● **Requirement**:
Filter the entries and keep only the lines where the string "their" appears.
Start of Supplied data
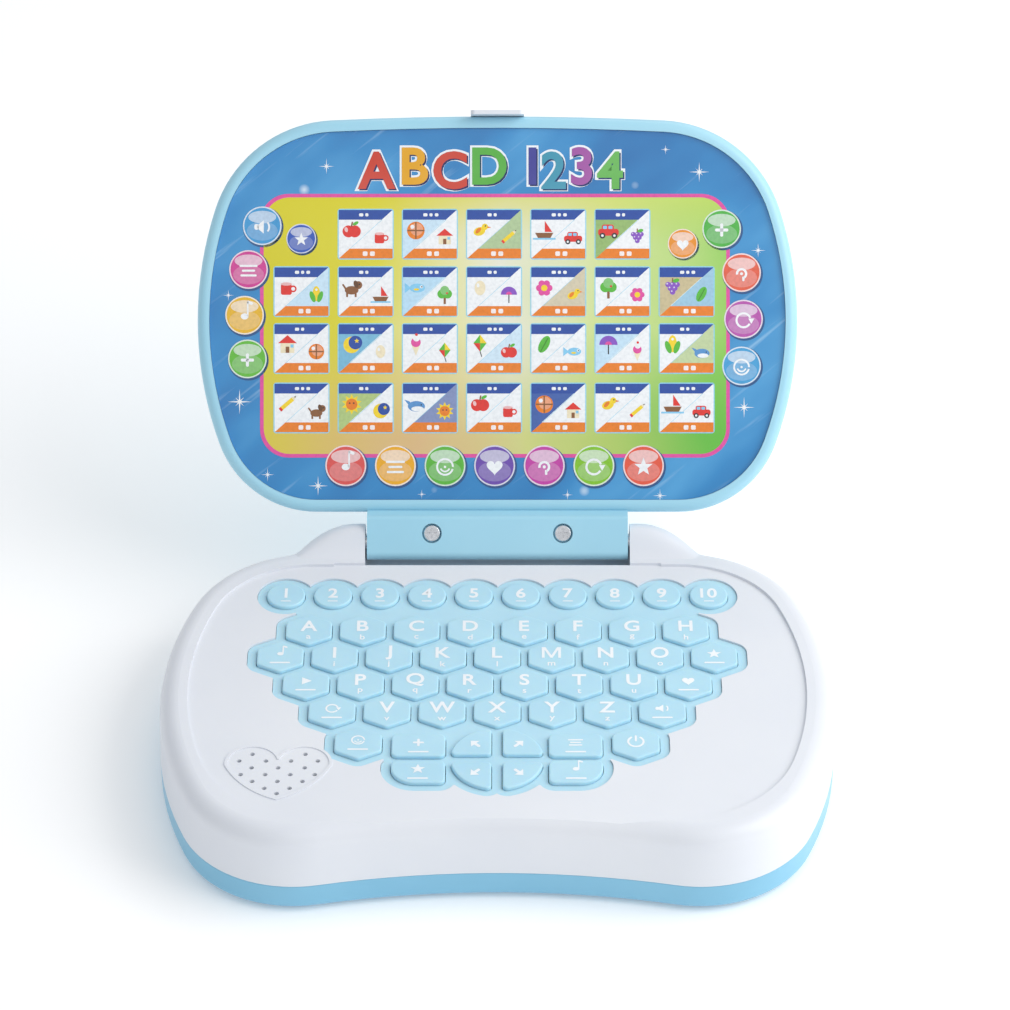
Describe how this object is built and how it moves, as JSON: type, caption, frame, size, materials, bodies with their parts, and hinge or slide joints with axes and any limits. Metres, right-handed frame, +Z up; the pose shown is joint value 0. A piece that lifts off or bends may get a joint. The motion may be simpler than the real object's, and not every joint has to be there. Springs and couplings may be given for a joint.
{
  "type": "toy laptop computer",
  "caption": "Toy laptop computer with a hinged picture-panel lid, a honeycomb rubber keypad, a heart-shaped speaker grille and a battery bay underneath.",
  "frame": {"origin": "on the table, at the middle of the box round the open toy, under it", "axes": "+Z up, -Y towards the child who plays, +X to that child's right"},
  "size_m": [0.2324, 0.2559, 0.1617],
  "materials": {
    "white_shell": "satin moulded ABS",
    "blue_shell": "satin moulded ABS",
    "blue_lid": "satin moulded ABS",
    "keypad": "soft matt silicone",
    "print": "printed sheet under a clear gloss film",
    "board": "solder mask",
    "component": "moulded epoxy",
    "dark_metal": "black steel",
    "cone": "pressed film",
    "cell": "lacquered steel",
    "contact": "nickel plated",
    "screw": "zinc plated steel",
    "foot": "soft matt"
  },
  "bodies": {
    "base": {"base_top_shell": "white_shell", "base_bottom_shell": "blue_shell", "keypad_mat": "keypad", "contact_board": "board", "board_components": "component", "speaker_basket": "dark_metal", "speaker_cone": "cone", "speaker_magnet": "dark_metal", "battery_cells": "cell", "battery_contacts": "contact", "case_screws": "screw", "rubber_feet": "foot"},
    "lid": {"lid_front_frame": "blue_lid", "lid_back_cover": "blue_lid", "graphic_panel": "print", "hinge_screws": "screw", "hinge_pins": "screw", "lid_latch": "white_shell"},
    "battery_door": {"battery_door": "blue_shell", "battery_door_screw": "screw"},
    "number_key_1_body": {"number_key_1": "keypad"},
    "number_key_2_body": {"number_key_2": "keypad"},
    "number_key_3_body": {"number_key_3": "keypad"},
    "number_key_4_body": {"number_key_4": "keypad"},
    "number_key_5_body": {"number_key_5": "keypad"},
    "number_key_6_body": {"number_key_6": "keypad"},
    "number_key_7_body": {"number_key_7": "keypad"},
    "number_key_8_body": {"number_key_8": "keypad"},
    "number_key_9_body": {"number_key_9": "keypad"},
    "number_key_10_body": {"number_key_10": "keypad"},
    "letter_key_a_body": {"letter_key_a": "keypad"},
    "letter_key_b_body": {"letter_key_b": "keypad"},
    "letter_key_c_body": {"letter_key_c": "keypad"},
    "letter_key_d_body": {"letter_key_d": "keypad"},
    "letter_key_e_body": {"letter_key_e": "keypad"},
    "letter_key_f_body": {"letter_key_f": "keypad"},
    "letter_key_g_body": {"letter_key_g": "keypad"},
    "letter_key_h_body": {"letter_key_h": "keypad"},
    "letter_key_i_body": {"letter_key_i": "keypad"},
    "letter_key_j_body": {"letter_key_j": "keypad"},
    "letter_key_k_body": {"letter_key_k": "keypad"},
    "letter_key_l_body": {"letter_key_l": "keypad"},
    "letter_key_m_body": {"letter_key_m": "keypad"},
    "letter_key_n_body": {"letter_key_n": "keypad"},
    "letter_key_o_body": {"letter_key_o": "keypad"},
    "letter_key_p_body": {"letter_key_p": "keypad"},
    "letter_key_q_body": {"letter_key_q": "keypad"},
    "letter_key_r_body": {"letter_key_r": "keypad"},
    "letter_key_s_body": {"letter_key_s": "keypad"},
    "letter_key_t_body": {"letter_key_t": "keypad"},
    "letter_key_u_body": {"letter_key_u": "keypad"},
    "letter_key_v_body": {"letter_key_v": "keypad"},
    "letter_key_w_body": {"letter_key_w": "keypad"},
    "letter_key_x_body": {"letter_key_x": "keypad"},
    "letter_key_y_body": {"letter_key_y": "keypad"},
    "letter_key_z_body": {"letter_key_z": "keypad"},
    "function_keys_body": {"function_keys": "keypad"},
    "power_key_body": {"power_key": "keypad"},
    "direction_pad_keys_body": {"direction_pad_keys": "keypad"}
  },
  "joints": [
    {"name": "lid_hinge", "type": "hinge", "parent": "base", "child": "lid", "pos_m": [0, 0.0301, 0.0345], "axis": [1, 0, 0], "range_deg": [0, 127]},
    {"name": "battery_door_lift", "type": "slide", "parent": "base", "child": "battery_door", "axis": [0, 0, -1], "range_m": [0, 0.02]},
    {"name": "number_key_1_press", "type": "slide", "parent": "base", "child": "number_key_1_body", "axis": [0, 0, -1], "range_m": [0, 0.0011], "stiffness_N_per_m": 400},
    {"name": "number_key_2_press", "type": "slide", "parent": "base", "child": "number_key_2_body", "axis": [0, 0, -1], "range_m": [0, 0.0011], "stiffness_N_per_m": 400},
    {"name": "number_key_3_press", "type": "slide", "parent": "base", "child": "number_key_3_body", "axis": [0, 0, -1], "range_m": [0, 0.0011], "stiffness_N_per_m": 400},
    {"name": "number_key_4_press", "type": "slide", "parent": "base", "child": "number_key_4_body", "axis": [0, 0, -1], "range_m": [0, 0.0011], "stiffness_N_per_m": 400},
    {"name": "number_key_5_press", "type": "slide", "parent": "base", "child": "number_key_5_body", "axis": [0, 0, -1], "range_m": [0, 0.0011], "stiffness_N_per_m": 400},
    {"name": "number_key_6_press", "type": "slide", "parent": "base", "child": "number_key_6_body", "axis": [0, 0, -1], "range_m": [0, 0.0011], "stiffness_N_per_m": 400},
    {"name": "number_key_7_press", "type": "slide", "parent": "base", "child": "number_key_7_body", "axis": [0, 0, -1], "range_m": [0, 0.0011], "stiffness_N_per_m": 400},
    {"name": "number_key_8_press", "type": "slide", "parent": "base", "child": "number_key_8_body", "axis": [0, 0, -1], "range_m": [0, 0.0011], "stiffness_N_per_m": 400},
    {"name": "number_key_9_press", "type": "slide", "parent": "base", "child": "number_key_9_body", "axis": [0, 0, -1], "range_m": [0, 0.0011], "stiffness_N_per_m": 400},
    {"name": "number_key_10_press", "type": "slide", "parent": "base", "child": "number_key_10_body", "axis": [0, 0, -1], "range_m": [0, 0.0011], "stiffness_N_per_m": 400},
    {"name": "letter_key_a_press", "type": "slide", "parent": "base", "child": "letter_key_a_body", "axis": [0, 0, -1], "range_m": [0, 0.0011], "stiffness_N_per_m": 400},
    {"name": "letter_key_b_press", "type": "slide", "parent": "base", "child": "letter_key_b_body", "axis": [0, 0, -1], "range_m": [0, 0.0011], "stiffness_N_per_m": 400},
    {"name": "letter_key_c_press", "type": "slide", "parent": "base", "child": "letter_key_c_body", "axis": [0, 0, -1], "range_m": [0, 0.0011], "stiffness_N_per_m": 400},
    {"name": "letter_key_d_press", "type": "slide", "parent": "base", "child": "letter_key_d_body", "axis": [0, 0, -1], "range_m": [0, 0.0011], "stiffness_N_per_m": 400},
    {"name": "letter_key_e_press", "type": "slide", "parent": "base", "child": "letter_key_e_body", "axis": [0, 0, -1], "range_m": [0, 0.0011], "stiffness_N_per_m": 400},
    {"name": "letter_key_f_press", "type": "slide", "parent": "base", "child": "letter_key_f_body", "axis": [0, 0, -1], "range_m": [0, 0.0011], "stiffness_N_per_m": 400},
    {"name": "letter_key_g_press", "type": "slide", "parent": "base", "child": "letter_key_g_body", "axis": [0, 0, -1], "range_m": [0, 0.0011], "stiffness_N_per_m": 400},
    {"name": "letter_key_h_press", "type": "slide", "parent": "base", "child": "letter_key_h_body", "axis": [0, 0, -1], "range_m": [0, 0.0011], "stiffness_N_per_m": 400},
    {"name": "letter_key_i_press", "type": "slide", "parent": "base", "child": "letter_key_i_body", "axis": [0, 0, -1], "range_m": [0, 0.0011], "stiffness_N_per_m": 400},
    {"name": "letter_key_j_press", "type": "slide", "parent": "base", "child": "letter_key_j_body", "axis": [0, 0, -1], "range_m": [0, 0.0011], "stiffness_N_per_m": 400},
    {"name": "letter_key_k_press", "type": "slide", "parent": "base", "child": "letter_key_k_body", "axis": [0, 0, -1], "range_m": [0, 0.0011], "stiffness_N_per_m": 400},
    {"name": "letter_key_l_press", "type": "slide", "parent": "base", "child": "letter_key_l_body", "axis": [0, 0, -1], "range_m": [0, 0.0011], "stiffness_N_per_m": 400},
    {"name": "letter_key_m_press", "type": "slide", "parent": "base", "child": "letter_key_m_body", "axis": [0, 0, -1], "range_m": [0, 0.0011], "stiffness_N_per_m": 400},
    {"name": "letter_key_n_press", "type": "slide", "parent": "base", "child": "letter_key_n_body", "axis": [0, 0, -1], "range_m": [0, 0.0011], "stiffness_N_per_m": 400},
    {"name": "letter_key_o_press", "type": "slide", "parent": "base", "child": "letter_key_o_body", "axis": [0, 0, -1], "range_m": [0, 0.0011], "stiffness_N_per_m": 400},
    {"name": "letter_key_p_press", "type": "slide", "parent": "base", "child": "letter_key_p_body", "axis": [0, 0, -1], "range_m": [0, 0.0011], "stiffness_N_per_m": 400},
    {"name": "letter_key_q_press", "type": "slide", "parent": "base", "child": "letter_key_q_body", "axis": [0, 0, -1], "range_m": [0, 0.0011], "stiffness_N_per_m": 400},
    {"name": "letter_key_r_press", "type": "slide", "parent": "base", "child": "letter_key_r_body", "axis": [0, 0, -1], "range_m": [0, 0.0011], "stiffness_N_per_m": 400},
    {"name": "letter_key_s_press", "type": "slide", "parent": "base", "child": "letter_key_s_body", "axis": [0, 0, -1], "range_m": [0, 0.0011], "stiffness_N_per_m": 400},
    {"name": "letter_key_t_press", "type": "slide", "parent": "base", "child": "letter_key_t_body", "axis": [0, 0, -1], "range_m": [0, 0.0011], "stiffness_N_per_m": 400},
    {"name": "letter_key_u_press", "type": "slide", "parent": "base", "child": "letter_key_u_body", "axis": [0, 0, -1], "range_m": [0, 0.0011], "stiffness_N_per_m": 400},
    {"name": "letter_key_v_press", "type": "slide", "parent": "base", "child": "letter_key_v_body", "axis": [0, 0, -1], "range_m": [0, 0.0011], "stiffness_N_per_m": 400},
    {"name": "letter_key_w_press", "type": "slide", "parent": "base", "child": "letter_key_w_body", "axis": [0, 0, -1], "range_m": [0, 0.0011], "stiffness_N_per_m": 400},
    {"name": "letter_key_x_press", "type": "slide", "parent": "base", "child": "letter_key_x_body", "axis": [0, 0, -1], "range_m": [0, 0.0011], "stiffness_N_per_m": 400},
    {"name": "letter_key_y_press", "type": "slide", "parent": "base", "child": "letter_key_y_body", "axis": [0, 0, -1], "range_m": [0, 0.0011], "stiffness_N_per_m": 400},
    {"name": "letter_key_z_press", "type": "slide", "parent": "base", "child": "letter_key_z_body", "axis": [0, 0, -1], "range_m": [0, 0.0011], "stiffness_N_per_m": 400},
    {"name": "function_keys_press", "type": "slide", "parent": "base", "child": "function_keys_body", "axis": [0, 0, -1], "range_m": [0, 0.0011], "stiffness_N_per_m": 4400},
    {"name": "power_key_press", "type": "slide", "parent": "base", "child": "power_key_body", "axis": [0, 0, -1], "range_m": [0, 0.0011], "stiffness_N_per_m": 400},
    {"name": "direction_pad_keys_press", "type": "slide", "parent": "base", "child": "direction_pad_keys_body", "axis": [0, 0, -1], "range_m": [0, 0.0011], "stiffness_N_per_m": 1600}
  ]
}
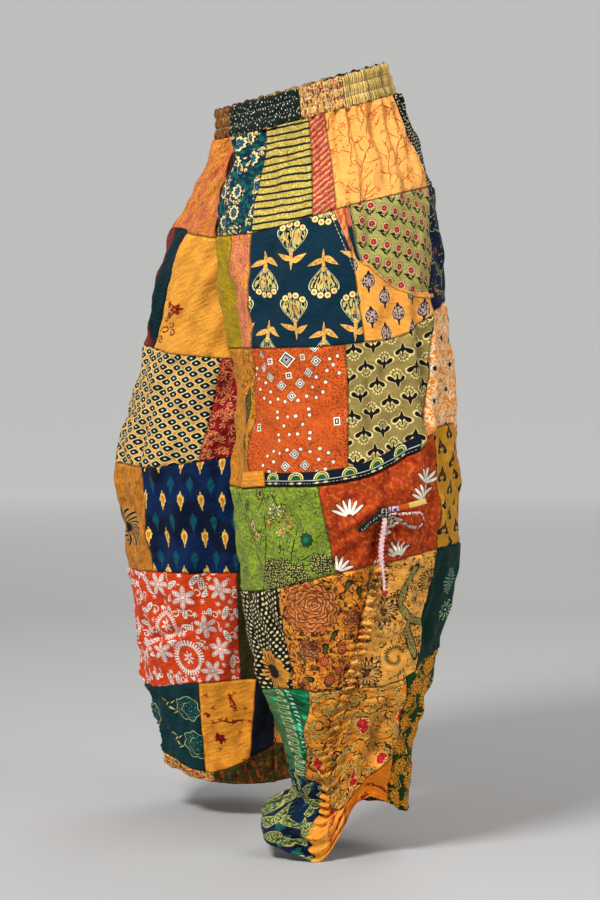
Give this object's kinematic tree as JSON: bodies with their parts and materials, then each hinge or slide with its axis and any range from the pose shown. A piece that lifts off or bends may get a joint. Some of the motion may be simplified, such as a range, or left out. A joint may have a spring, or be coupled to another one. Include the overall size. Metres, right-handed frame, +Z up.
End of Supplied data
● **Result for this task**:
Describe how this object is built and how it moves, as JSON: type, caption, frame, size, materials, bodies with their parts, and hinge or slide joints with axes and any limits. Metres, right-handed frame, +Z up; the pose shown is joint value 0. A piece that lifts off or bends may get a joint. The motion may be simpler than the real object's, and not every joint has to be there. Springs and couplings may be given for a joint.
Give this object's kinematic tree as JSON: bodies with their parts and materials, then each hinge or slide with its axis and any range from the pose shown. A piece that lifts off or bends may get a joint. Some of the motion may be simplified, such as a range, or left out. A joint may have a spring, or be coupled to another one. Include the overall size. Metres, right-handed frame, +Z up.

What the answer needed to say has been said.